Set task:
Keep only the lines of the listing that include the word "this", and copy them.

── Dataset records ──

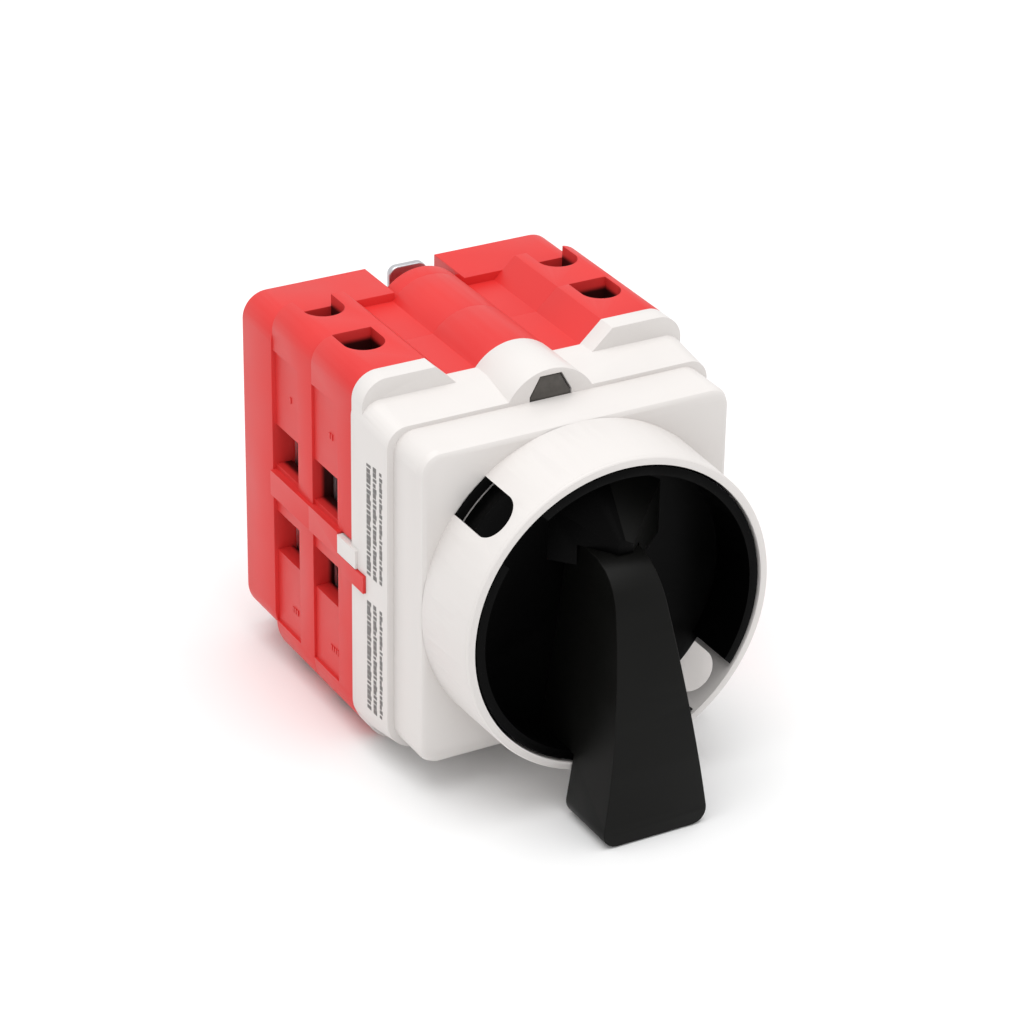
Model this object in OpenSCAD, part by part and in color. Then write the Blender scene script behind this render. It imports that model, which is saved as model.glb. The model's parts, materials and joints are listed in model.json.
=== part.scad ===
// Manual transfer switch, two poles, positions I - 0 - II.
// Rotary load switch: red contact block, white front housing, square
// front plate, padlock collar and a black dial with a lever.
// Frame: millimetres, +Z up, the shaft runs along Y, the front faces -Y.
// The origin is where the shaft axis meets the rear mounting face.

/* [Front] */
// side of the square front plate
plate_w = 64; // [60:0.5:66]
// depth of the front plate
plate_d = 10.5; // [9:0.5:12]
// outer radius of the padlock collar at its rim
collar_r = 31.3; // [30:0.1:31.5]
// height of the padlock collar above the plate
collar_h = 16.3; // [15:0.1:18]
// width of the padlock holes in the collar
lock_w = 8.8; // [7:0.1:9.5]
// length of the padlock holes measured from the plate
lock_len = 13; // [11:0.1:13.5]

/* [Body] */
// width of the contact block
block_w = 66.6; // [65.6:0.2:68]
// height of the contact block over its terminal lobes
block_h = 76; // [75:0.5:78]
// depth of one contact stage
stage_d = 16.5; // [16:0.1:18]
// depth of the rear cover
cover_d = 17; // [16.6:0.1:18]
// depth of the narrower foot on the back of the rear cover
foot_d = 4.5; // [4.2:0.1:5]
// height of the rear cover above the middle
cover_top = 35.5; // [35:0.1:36]
// depth of the rear cover below the middle
cover_low = 33.2; // [33:0.1:35]
// depth of the white front housing
housing_d = 14; // [13.5:0.1:16]

/* [Lever] */
// how far the lever tip reaches from the shaft axis
lever_reach = 38.4; // [36:0.2:42]
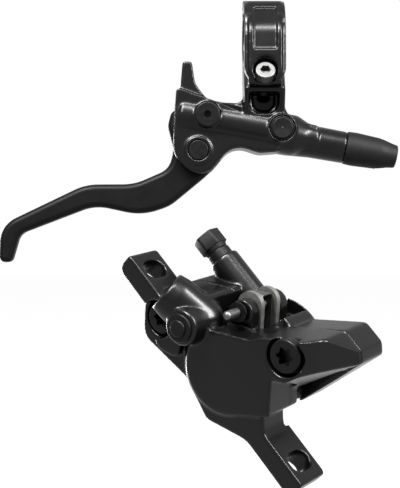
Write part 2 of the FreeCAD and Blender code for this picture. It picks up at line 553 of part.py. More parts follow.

───

Solution to the exercise:
Model this object in OpenSCAD, part by part and in color. Then write the Blender scene script behind this render. It imports that model, which is saved as model.glb. The model's parts, materials and joints are listed in model.json.
Write part 2 of the FreeCAD and Blender code for this picture. It picks up at line 553 of part.py. More parts follow.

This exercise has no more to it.